Las cosas siguieron así durante años. Casi nunca falté un domingo. Hacia el final de su vida parecía que no tenía sentido visitarlo, porque para entonces él ni siquiera sabía que yo estaba a su lado en la habitación. Pero yo lo sabía y quería estar allí, por él y por mí. Durante los diez años de su enfermedad descubrí lo que significa cuidar a un padre que envejece, pero aprendí algo mucho más profundo que eso.

Los bebés nacen indefensos y el mundo da vueltas a su alrededor. Los padres dan y dan y siguen dando. Los niños crecen, interactúan con otros y aprenden que las relaciones son recíprocas. Sin embargo, la relación padre-hijo se mantiene estática. El padre sigue siendo el que da, el hijo el que recibe. Ese es el orden natural del mundo, hasta que el hijo se convierte en quien debe cuidar al padre.

Mi padre con mi hija

Luchar con la enorme responsabilidad de tener que cuidar a otro a menudo nos lleva a volver a experimentar cómo era cuando éramos pequeños, cuando dependíamos de nuestros padres para satisfacer nuestras necesidades, y cuán bien ellos nos cuidaron. Cuando cuidamos a nuestros padres, reflejamos la forma en que ellos nos cuidaron a nosotros. Hacemos esto menos por intención y más por memoria implícita. Cuando el amor de un padre es parte de la memoria implícita, reflejamos ese amor en la forma en que lo cuidamos. Al cuidar a mi padre, estaba haciendo eco al amor y la devoción que él me había brindado.

¿Pero qué ocurre cuando la relación padre-hijo fue conflictiva? Entonces pueden resurgir viejos sentimientos que fueron enterrados hace tiempo. Los hijos adultos que no sintieron el amor de sus padres son tomados por sorpresa cuando salen a la superficie sentimientos de culpa o resentimiento. ¿Cómo pueden enfrentar las demandas de brindar apoyo físico y emocional a un padre que no pudo satisfacer sus necesidades cuando eran pequeños? Algunos días pueden darle a su padre lo que nunca recibieron. Otros días simplemente no pueden hacerlo. ¿Qué es lo que motiva estas diversas conductas?
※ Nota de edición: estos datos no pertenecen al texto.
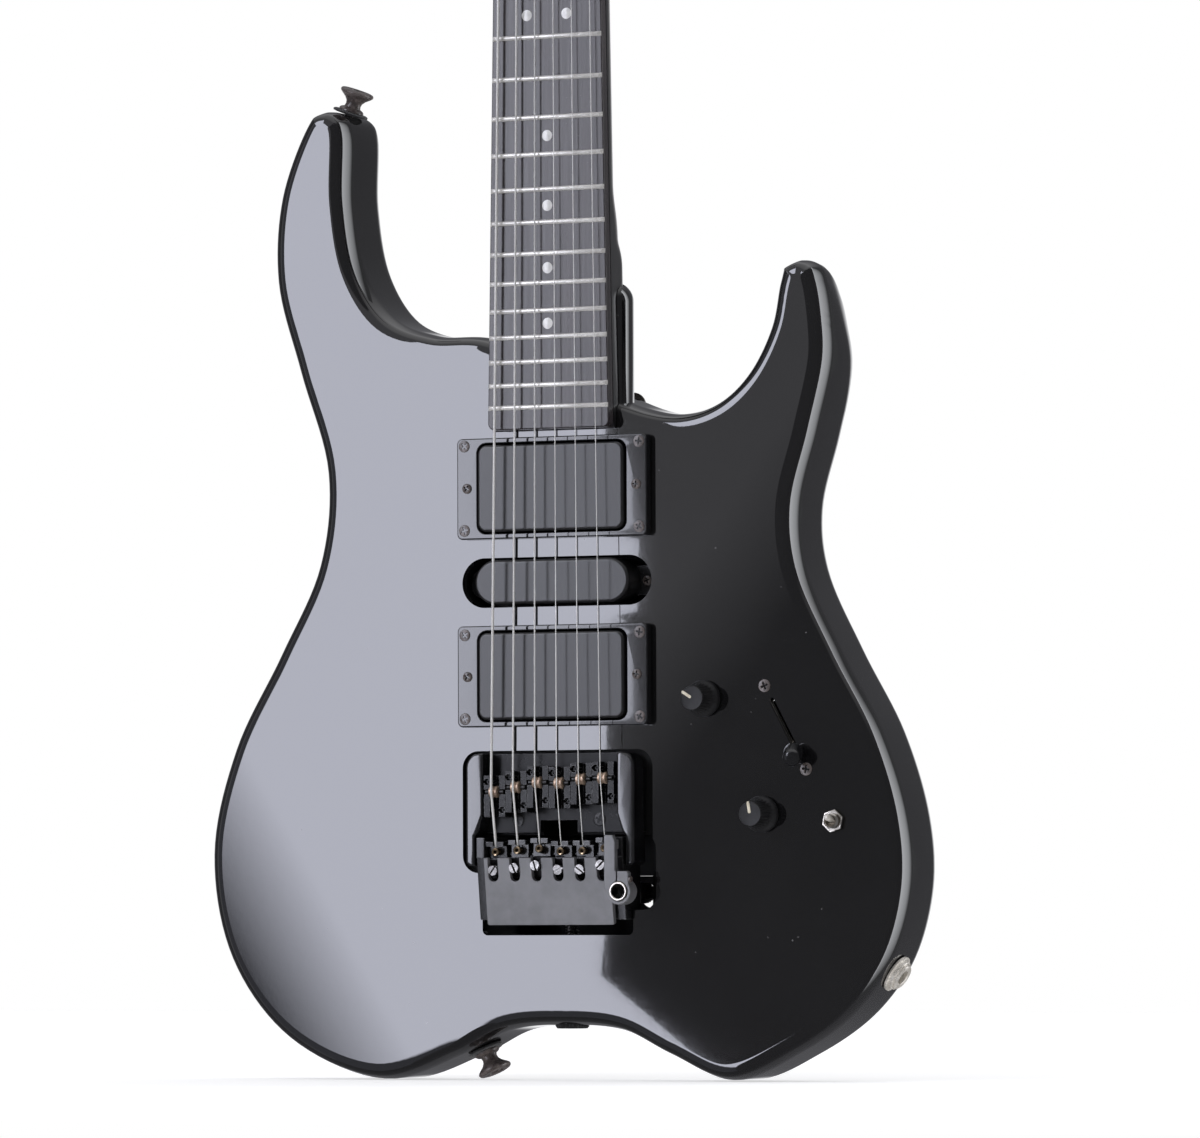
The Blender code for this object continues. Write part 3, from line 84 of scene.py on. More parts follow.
# sizes shared by several pieces, in metres
front = -0.042                      # the body's front face
scaleLength = 0.6477
saddleLine = -0.088
nutLine = saddleLine + scaleLength
bridgeSpread, nutSpread = 0.0525, 0.0365
boardTop, boardThickness = front - 0.0078, 0.0050
boardEnd, boardEndHalf, boardNarrowing = 0.0643, 0.0293, 0.0080
boardHeadEnd = nutLine + 0.0022
fretHeight = 0.0012
pocketFloor = 0.0135
headLength, headStep = 0.0270, 0.55
strings = 6
saddleSetbacks = (0.0057, 0.0038, 0.0018, 0.0022, 0.0006, 0.0002)
rollerTop = front - 0.0112
jawTilts = (6.0, 0.0, -6.0, 5.0, 4.0, -6.0)
pivot = Vector((0.0, front - 0.0010, -0.1210))
tunerLine = -0.1380
springY = front + 0.0145
toFront, toBack = (0.0, -1.0, 0.0), (0.0, 1.0, 0.0)


def mm(*values):
    # pairs of millimetres as pairs of metres
    return [(a / 1000, b / 1000) for a, b in zip(values[::2], values[1::2])]


def stringX(index, height):
    spread = bridgeSpread + (nutSpread - bridgeSpread) * (height - saddleLine) / scaleLength
    return spread * (index / (strings - 1) - 0.5)


def boardHalf(height):
    return boardEndHalf - boardNarrowing * (height - boardEnd) / (nutLine - boardEnd)


def fretLine(number):
    return nutLine - scaleLength * (1 - 2 ** (-number / 12))


def dotLine(number):
    return (fretLine(number) + fretLine(number - 1)) / 2


def link(tree, source, target):
    tree.links.new(source, target)


def feed(tree, value, socket):
    # links an output to a socket, or gives the socket a plain value
    if isinstance(value, bpy.types.NodeSocket):
        link(tree, value, socket)
    elif socket.type == "RGBA":
        socket.default_value = (*value, 1.0)
    else:
        socket.default_value = value


def newNode(tree, kind, inputs=None):
    # a shader node, its inputs given by name or number
    node = tree.nodes.new(f"ShaderNode{kind}")
    for key, value in (inputs or {}).items():
        feed(tree, value, node.inputs[key])
    return node


def mathNode(tree, operation, first, second=0.5, clamp=False):
    node = newNode(tree, "Math", {0: first, 1: second})
    node.operation = operation
    node.use_clamp = clamp
    return node.outputs[0]


def dotProduct(tree, first, second):
    node = newNode(tree, "VectorMath", {0: first, 1: second})
    node.operation = "DOT_PRODUCT"
    return node.outputs["Value"]


def mixColor(tree, share, first, second):
    node = newNode(tree, "Mix")
    node.data_type = "RGBA"
    for slot, value in ((0, share), (6, first), (7, second)):
        feed(tree, value, node.inputs[slot])
    return node.outputs[2]


def ramp(tree, value, low, high, kind="SMOOTHSTEP"):
    node = newNode(tree, "MapRange", {0: value, 1: low, 2: high})
    node.interpolation_type = kind
    return node.outputs[0]


def noiseNode(tree, vector, scale, detail=4.0, roughness=0.55):
    inputs = {"Vector": vector, "Scale": scale, "Detail": detail, "Roughness": roughness}
    return newNode(tree, "TexNoise", inputs).outputs[0]


def stretched(tree, stretch=(1.0, 1.0, 1.0), lean=0.0):
    place = newNode(tree, "TexCoord").outputs["Object"]
    inputs = {"Vector": place, "Rotation": (0.0, lean, 0.0), "Scale": stretch}
    return newNode(tree, "Mapping", inputs).outputs[0]


def addBump(tree, height, strength, distance):
    bump = newNode(tree, "Bump", {"Strength": strength, "Distance": distance, "Height": height})
    link(tree, bump.outputs[0], tree.nodes["Principled BSDF"].inputs["Normal"])


def makeGroup(name, inputs, outputs):
    # inputs are start values by label, outputs are kinds by label
    group = bpy.data.node_groups.new(name, "ShaderNodeTree")
    rows = []
    for label, start in inputs.items():
        kind = "Float" if isinstance(start, float) else "Vector" if len(start) == 3 else "Color"
        rows.append((label, "INPUT", kind))
    rows += [(label, "OUTPUT", kind) for label, kind in outputs.items()]
    for label, way, kind in rows:
        socket = group.interface.new_socket(
            name=label, in_out=way, socket_type=f"NodeSocket{kind}"
        )
        if way == "INPUT":
            socket.default_value = inputs[label]
    entry = group.nodes.new("NodeGroupInput")
    leave = group.nodes.new("NodeGroupOutput")
    return group, entry.outputs, leave.inputs


def makeMottleGroup():
    # two-tone colour, roughness that wanders, and a fine height
    inputs = {
        "Light Tone": (0.02, 0.02, 0.02, 1.0), "Dark Tone": (0.01, 0.01, 0.01, 1.0),
        "Scale": 60.0, "Stretch": (1.0, 1.0, 1.0), "Roughness": 0.4, "Spread": 0.1,
        "Grain Scale": 900.0,
    }
    outputs = {"Color": "Color", "Roughness": "Float", "Height": "Float"}
    group, given, result = makeGroup("Mottle", inputs, outputs)
    where = stretched(group, given["Stretch"])
    broad = noiseNode(group, where, given["Scale"], 5.0)
    fine = noiseNode(group, where, given["Grain Scale"], 2.0)
    tone = ramp(group, broad, 0.32, 0.68)
    link(group, mixColor(group, tone, given["Dark Tone"], given["Light Tone"]), result["Color"])
    swing = mathNode(group, "SUBTRACT", mathNode(group, "ADD", broad, fine), 1.0)
    wander = mathNode(group, "MULTIPLY", swing, given["Spread"])
    link(group, mathNode(group, "ADD", given["Roughness"], wander, True), result["Roughness"])
    link(group, fine, result["Height"])
    return group


def edgeMask(group, width):
    # 1 on rubbed outer edges, broken up by noise
    rounding = newNode(group, "Bevel", {"Radius": width})
    rounding.samples = 6
    flat = newNode(group, "NewGeometry").outputs["Normal"]
    turn = dotProduct(group, rounding.outputs[0], flat)
    bend = ramp(group, mathNode(group, "SUBTRACT", 1.0, turn), 0.015, 0.16)
    breaks = noiseNode(group, stretched(group), 420.0, 4.0, 0.7)
    return mathNode(group, "MULTIPLY", bend, ramp(group, breaks, 0.38, 0.62))


def dustMask(group, scale):
    # sparse specks of dust and lint
    where = stretched(group)
    cells = newNode(group, "TexVoronoi", {"Vector": where, "Scale": scale})
    speck = ramp(group, cells.outputs["Distance"], 0.075, 0.03)
    thin = ramp(group, noiseNode(group, where, 34.0, 3.0), 0.52, 0.66)
    return mathNode(group, "MULTIPLY", speck, thin)


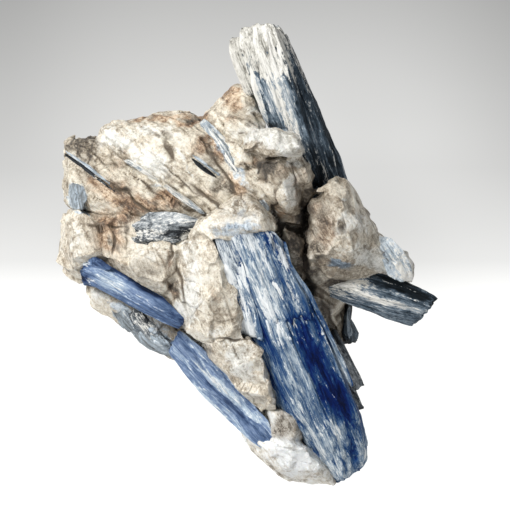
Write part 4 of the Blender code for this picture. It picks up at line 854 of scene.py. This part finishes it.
def along_grain(q):
    """q with its X turned to lie along the grain of the shelf."""
    return np.column_stack([*turned(q[:, 0], q[:, 1], SHELF_GRAIN), q[:, 2]])


def broken_quartz(name, seed, grains, broad, tilt, flatten, small, share, rough, voxel):
    """Fused grains, partly planed flat in broad tilted cells and then in small ones, and last
    roughened by hollows and noise, and by long splinters and cracks in the shelf."""
    obj = mesh_object(name, *joined([grain_surface(grain_corners(g)) for g in grains]))
    fused(obj, voxel)
    p, n = mesh_points(obj.data)
    calm = 1 - patches(p, CALM)
    cells = along_grain(warped(p, seed, size=4, amount=1.0)) / broad
    flat, facet, border = planed(p, n, cells, seed, tilt, sharp=30)
    set_points(obj.data, p + flat * flatten * calm[:, None])
    p, n = mesh_points(obj.data)
    cells = along_grain(warped(p, seed + 5, size=2, amount=0.5)) / small
    flat, chip, edge = planed(p, n, cells, seed + 1, tilt=0.24, sharp=12)
    set_points(obj.data, p + flat * share * calm[:, None])
    p, n = mesh_points(obj.data)
    slope, level = chips(along_grain(p) / (6.5, 1.0, 1.0), seed + 3, sharp=9)
    splintered = patches(p, SPLINTERED)
    cracked = patches(warped(p, seed + 8, size=3, amount=0.8), CRACKS)
    hollows = scoops(p / 1.5, seed + 4, sharp=14)
    noise = 0.35 * drift(p / 0.8, seed + 6) + 0.2 * drift(p / 3, seed + 7)
    move = rough * calm * (hollows + noise) + splintered * (0.30 * level + 0.24 * slope) - 0.5 * cracked
    set_points(obj.data, p + n * move[:, None])

    near = warped(warped(p, seed + 10, size=1.6, amount=1.0), seed + 20, size=5, amount=1.4)
    for key, rows in QUARTZ_PATCHES.items():
        set_field(obj.data, key, patches(near, rows))
    # Painted shade: how far the skin was pushed in, which the material reads to darken pits and cracks.
    set_field(obj.data, "hollow", np.clip(-move / 0.3, -1, 1))
    set_field(obj.data, "facet", 0.6 * facet + 0.4 * chip)
    seam = np.exp(-((border * broad[1] / 0.22) ** 2)) + 0.4 * np.exp(-((edge * small[1] / 0.2) ** 2))
    set_field(obj.data, "seam", np.maximum(seam, 2 * cracked))
    obj.data.shade_flat()
    return obj


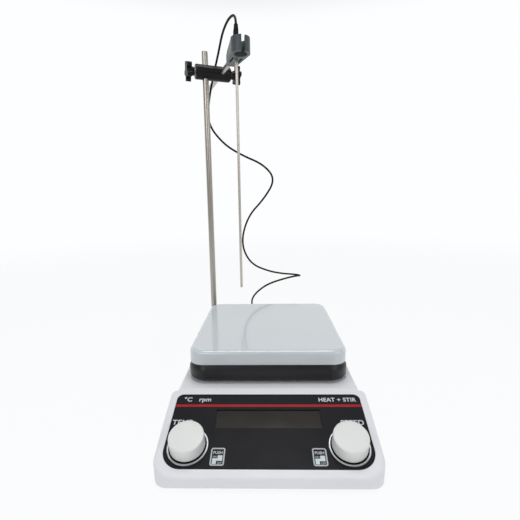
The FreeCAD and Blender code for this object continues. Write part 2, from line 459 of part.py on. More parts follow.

Posiblemente, en esos días en los que "simplemente es imposible hacerlo”, están más en contacto con lo que no les dieron. Para ellos, cuidar a su padre no se trata sólo de la atención necesaria en ese momento, sino que se trata de revivir su infancia dolorosa. Sin importar qué edad tengamos, hay una parte de nuestro ser que siempre será el hijo de nuestros padres.

Cuando hace tantos años estaba en la sala de espera con mi padre, él estaba confundido y no sabía si yo era su hija o su hermana. Pero yo siempre supe exactamente quién soy. Soy la niña pequeña que mi padre adoraba.

Recuerdo con amor y honor a mi padre, Isajar Dov ben Iaakov, en su 13° iortzait. Que su neshamá tenga una aliá.